Bitterly cold and dry conditions have provided the perfect weather for the pyromaniacs’ annual spree right throughout the Galiat and across the Jhelum Valley in Azad Kashmir and this — the forecast remains largely the same until mid-February, at least, with just a few spatters of rain and the odd snowflake to break the monotony — spells trouble in more ways than one.
The pyromaniacs set fire to the forests to hide the theft of timber, claiming that: ‘No, this is to improve next year’s grazing’, which is patently untrue as few bother to keep livestock anymore and the burning actually kills off the ‘good’ grass while encouraging the tough, unpalatable, varieties to grow. The wholesale destruction of an increasingly fragile ecosystem causes, when it does snow or rain, landslides and destroys the habitat of creatures such as the barking deer who, right now, are crying out pitifully both in the day and night as their habitat goes up in flames.
According to meteorological reports, this has been the coldest winter in over 30 years — the temperature in Murree dropped to minus nine degrees centigrade with an added wind chill factor taking it down further to minus 15 degrees centigrade. There has, at the time of writing, been only one day of very little snow which melted as fast as it fell and the water situation is increasingly dire: women and children, armed with plastic containers, are walking miles in search of potable water already and there is no respite in sight.
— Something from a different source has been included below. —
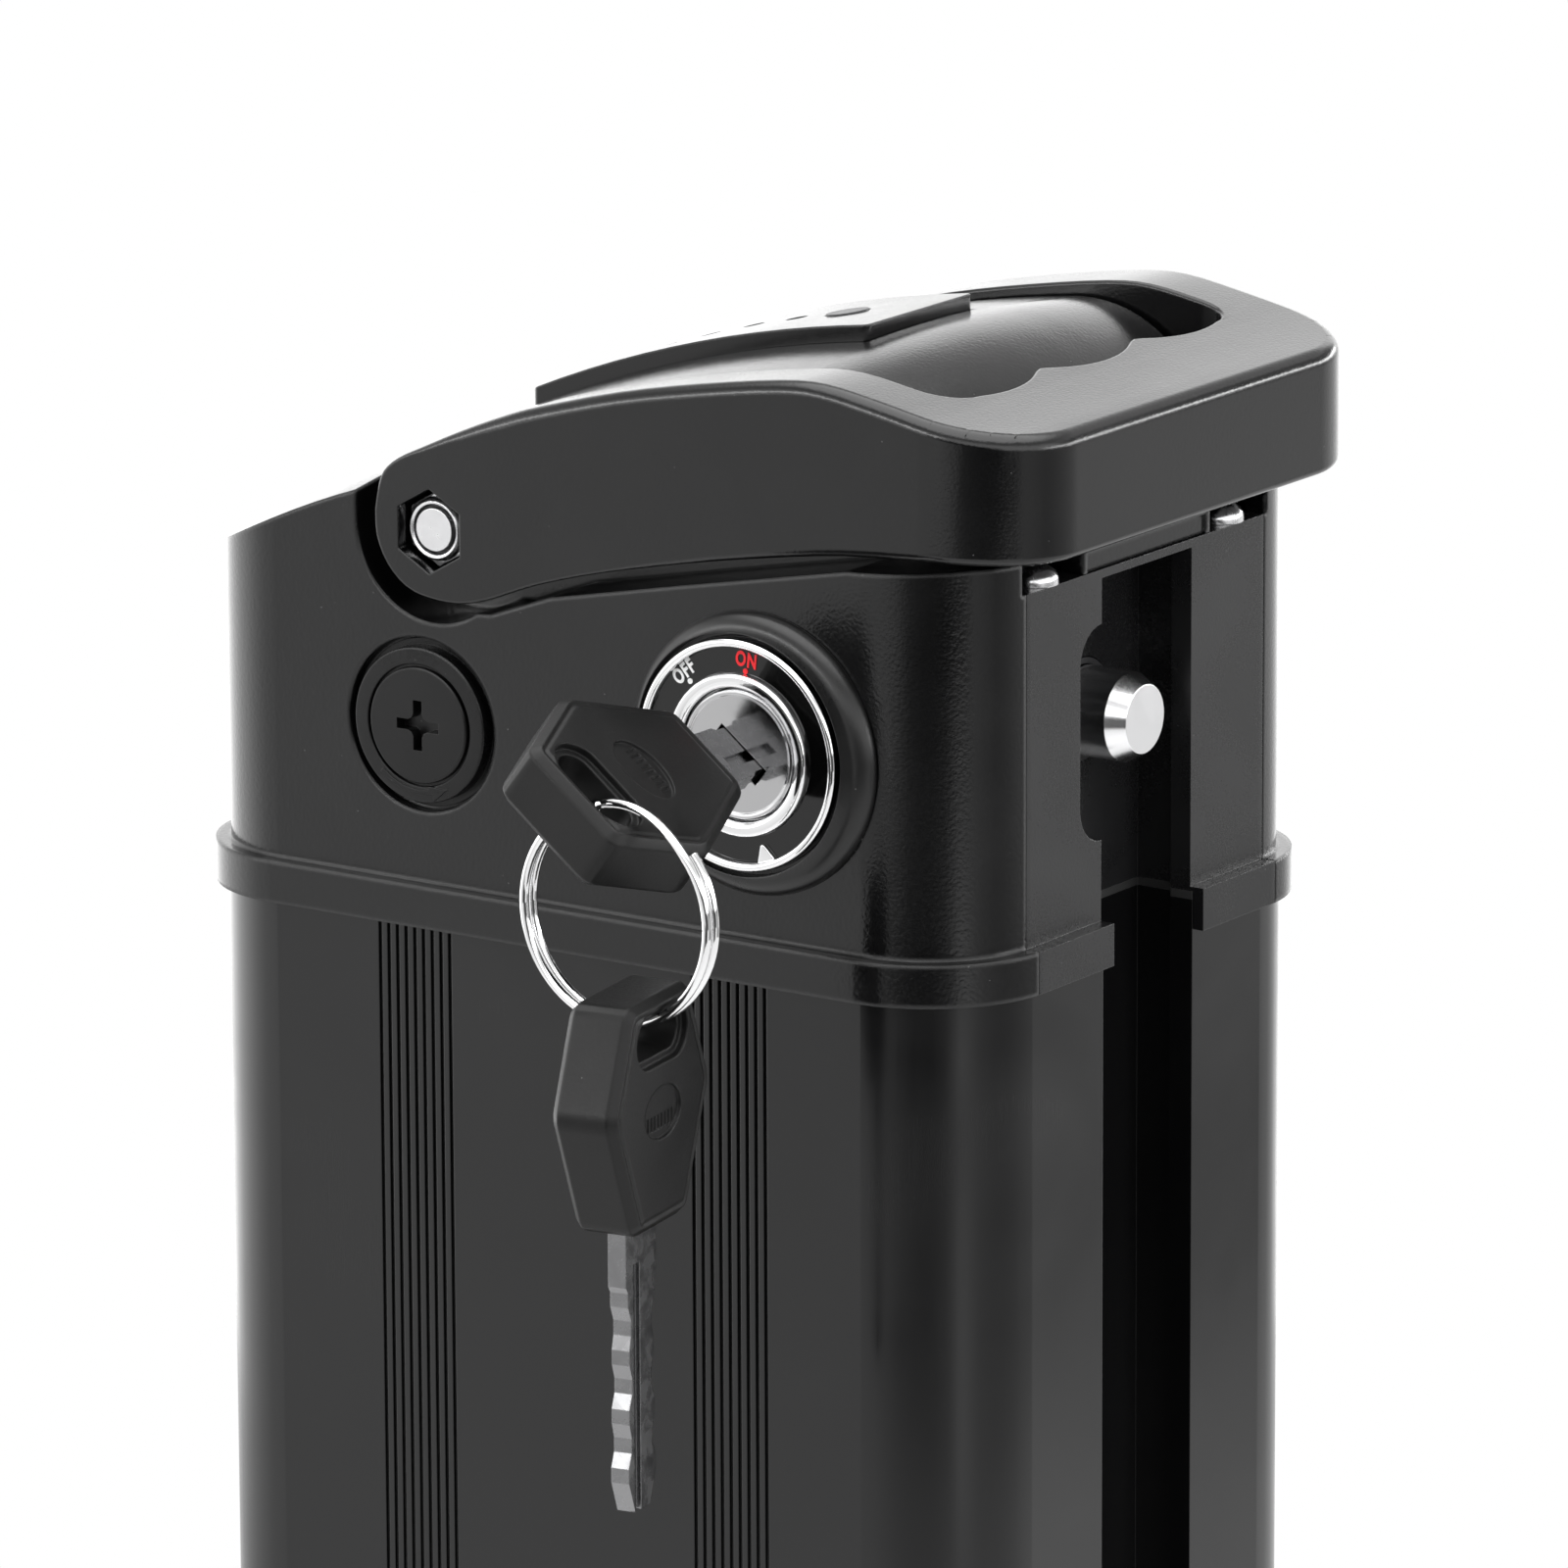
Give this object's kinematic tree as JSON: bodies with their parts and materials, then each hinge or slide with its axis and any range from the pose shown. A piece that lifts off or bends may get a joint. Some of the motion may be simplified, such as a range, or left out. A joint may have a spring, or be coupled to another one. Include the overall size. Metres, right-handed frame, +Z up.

Huddled around small cooking fires in airless rooms, people are down with both eye and chest infections, refusing to accept that they themselves are part of the problem as their pyromaniac tendencies annihilate rain-attracting forest cover. The burning forests increase the amount of polluting particulates in the atmosphere and the low hanging smog, produced by the smoke, further reduces temperatures by blocking any warmth the winter sun emits.
The knock-on effect of this dry turning to drought winter, is already being felt by farmers down in the barani areas of the plains where, according to one seasoned agriculturalist, the wheat crop is already badly hit. This means, in turn and unless the weather pundits have got it wrong, a distinct possibility of massive crop failure which is bad news for all.
What the government, in its utter stupidity, has done though is treat the country to a song and dance routine about the first Thar desert coal-based power project, which is intended to pump an additional 600 megawatts into the electricity distribution system — due to be operational by the end of 2017 with additional coal-fired power stations in Sindh, Punjab and southern Balochistan, on the cards in both the government and corporate sectors — without, of course, uttering a single word about the adverse environmental effects on air quality.
Here in Pakistan though, whilst renewables such as solar and wind have generated much interest, those willing to bring renewable energy rapidly — and at less cost financially, environmentally and climatically — into the mainstream power generation production line, have had no real encouragement whatsoever.
Come on Pakistan, time to get it right for once!
Published in The Express Tribune, January 9th, 2014.